*The request*
Up to and including the line with "to its right.", please set down the entries below exactly, starting from the first line.

*Material shown*
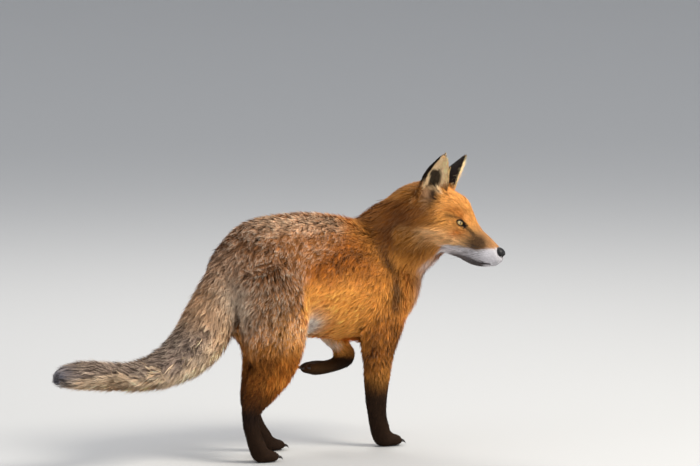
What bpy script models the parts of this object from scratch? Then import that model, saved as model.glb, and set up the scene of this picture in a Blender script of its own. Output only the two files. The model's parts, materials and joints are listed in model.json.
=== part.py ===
"""Life-size red fox in its winter coat, standing in mid step with the head turned to its right.

The body runs along +X, Z is up and the soles of the three standing paws lie at z = 0.
Every size below is in centimetres; a loft row is
    (x, y, z, half width, rise, drop)
where rise and drop are the half depths to either side of the spine. A row may end with the power of
its outline: 2 is an ellipse, less is leaner, more is fuller. The shapes reach the tips of the coat.
"""
import math

import bmesh
import bpy
from mathutils import Euler, Matrix, Vector

CM = 0.01
GAP = 0.0003            # between neighbouring parts
WELD = 0.00002          # corners closer than this are one
RING_SIDES = 28         # points round a loft
STEPS = 4               # rings made between two rows
VOXEL = 0.0036          # grain at which the flesh is blended into one body
SMOOTHING = 5
FLESH_FACES = 3900      # triangles left in the blended body
TAIL_FACES = 560
EYE_SEGMENTS = 14
PAW_SEGMENTS = 16

# Trunk, from rump to breast.
TRUNK = (
    (-19.6, 0, 31.5, 1.6, 1.6, 2.0),
    (-18.6, 0, 31.3, 4.2, 4.6, 5.0),
    (-16.6, 0, 31.0, 6.2, 7.3, 7.5),
    (-13.5, 0, 30.8, 7.4, 9.1, 9.0),
    (-9.5, 0, 31.2, 8.0, 10.1, 9.8),
    (-5.0, 0, 31.4, 8.4, 10.3, 10.6),
    (0.0, 0, 31.0, 8.6, 10.7, 11.2),
    (5.5, 0, 30.4, 8.6, 10.4, 11.2),
    (11.0, 0, 29.6, 8.3, 9.7, 11.2),
    (15.5, 0, 29.3, 7.6, 8.6, 10.6),
    (19.5, -0.3, 29.3, 6.5, 7.2, 8.8),
    (22.4, -0.8, 29.3, 4.6, 5.2, 6.0),
    (23.8, -1.2, 29.3, 2.0, 2.4, 2.6),
)
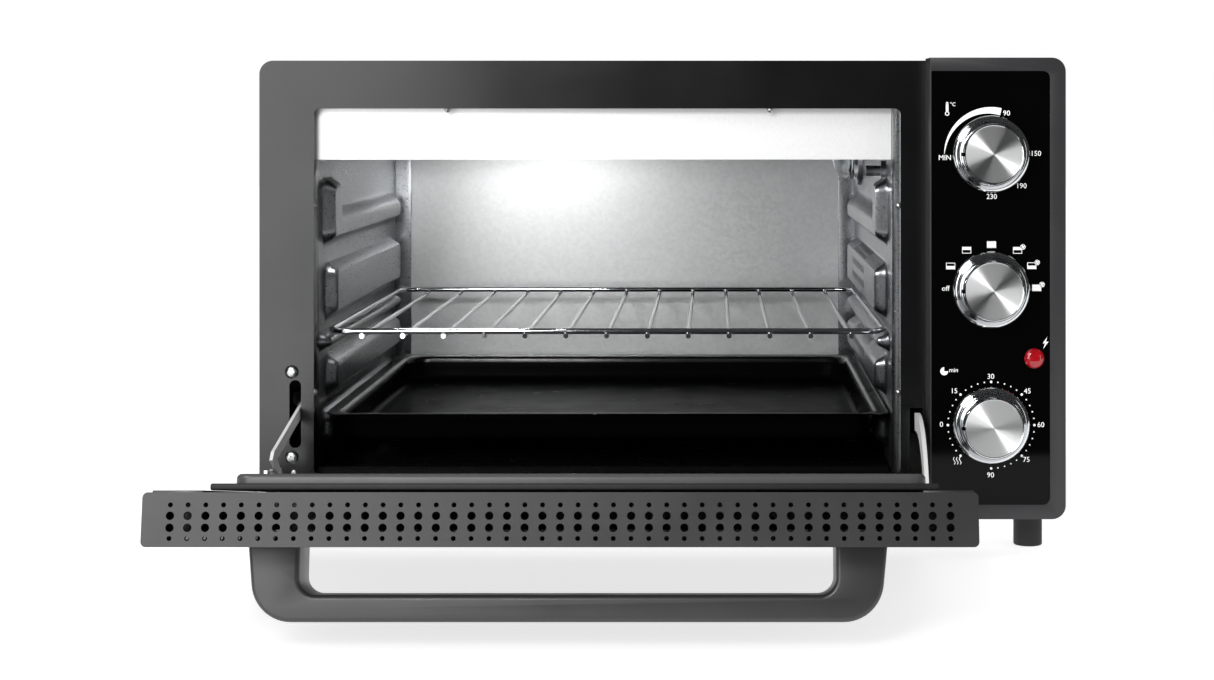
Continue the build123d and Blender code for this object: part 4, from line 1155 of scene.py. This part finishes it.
# the camera sees a white backdrop, polished faces see a dark studio, and the rest is fill
dimmed = add(tree, "ShaderNodeMix", {"data_type": "FLOAT"}, {0: path.outputs["Is Glossy Ray"]})
dimmed.inputs[2].default_value = 0.8
dimmed.inputs[3].default_value = 0.05
level = add(tree, "ShaderNodeMix", {"data_type": "FLOAT"}, {0: path.outputs["Is Camera Ray"]})
tree.links.new(dimmed.outputs[0], level.inputs[2])
level.inputs[3].default_value = 1.0
background.inputs["Color"].default_value = (1, 1, 1, 1)
tree.links.new(level.outputs[0], background.inputs["Strength"])


def softbox(name, centre, target, width, height, power):
    """A rectangular area light that faces a point."""
    lamp = bpy.data.lights.new(name, "AREA")
    lamp.shape = "RECTANGLE"
    lamp.size, lamp.size_y = width, height
    lamp.energy = power
    made = bpy.data.objects.new(name, lamp)
    made.location = centre
    aim = Vector(target) - Vector(centre)
    made.rotation_euler = aim.to_track_quat("-Z", "Y").to_euler()
    bpy.context.scene.collection.objects.link(made)
    return made


front_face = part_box("front_frame")[0][1]
softbox("front_left_softbox", (-0.79, -1.62, 0.36), (-0.4, -0.1, 0.18), 0.95, 1.3, 14.8)
softbox("high_left_softbox", (-1.05, -0.85, 1.25), (0.0, -0.05, 0.15), 0.7, 0.7, 12)
softbox("front_right_strip", (1.05, -1.1, 0.12), (0.2, -0.1, 0.15), 0.12, 0.7, 0.8)
softbox("knob_card", (-0.34, -1.45, 0.76), (0.165, front_face, 0.15), 0.3, 0.3, 6.0)
# a thin strip behind the baffle lights the cavity, and the small card is for the knob faces
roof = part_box("cavity_top")[0].z
softbox("cavity_strip", (-0.12, front_face + 0.042, roof - 0.012), (0.01, 0.2, 0.0), 0.13, 0.012, 0.55)

camera_data = bpy.data.cameras.new("camera")
camera = bpy.data.objects.new("camera", camera_data)
bpy.context.scene.collection.objects.link(camera)
camera_data.sensor_width = 36
camera_data.lens = 64.5
camera.location = (0.03175, front_face - 1.280, 0.259)
camera.rotation_euler = (math.pi / 2, 0, 0)
camera_data.shift_x = -0.087
camera_data.shift_y = -0.189
camera_data.clip_start = 0.05
bpy.context.scene.camera = camera
scene_view = bpy.context.scene.view_settings
scene_view.view_transform = "Standard"
scene_view.look = "None"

*Response below*
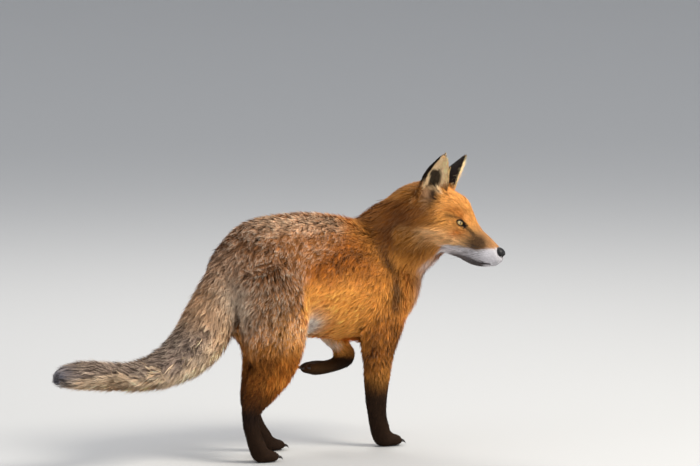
What bpy script models the parts of this object from scratch? Then import that model, saved as model.glb, and set up the scene of this picture in a Blender script of its own. Output only the two files. The model's parts, materials and joints are listed in model.json.
=== part.py ===
"""Life-size red fox in its winter coat, standing in mid step with the head turned to its right.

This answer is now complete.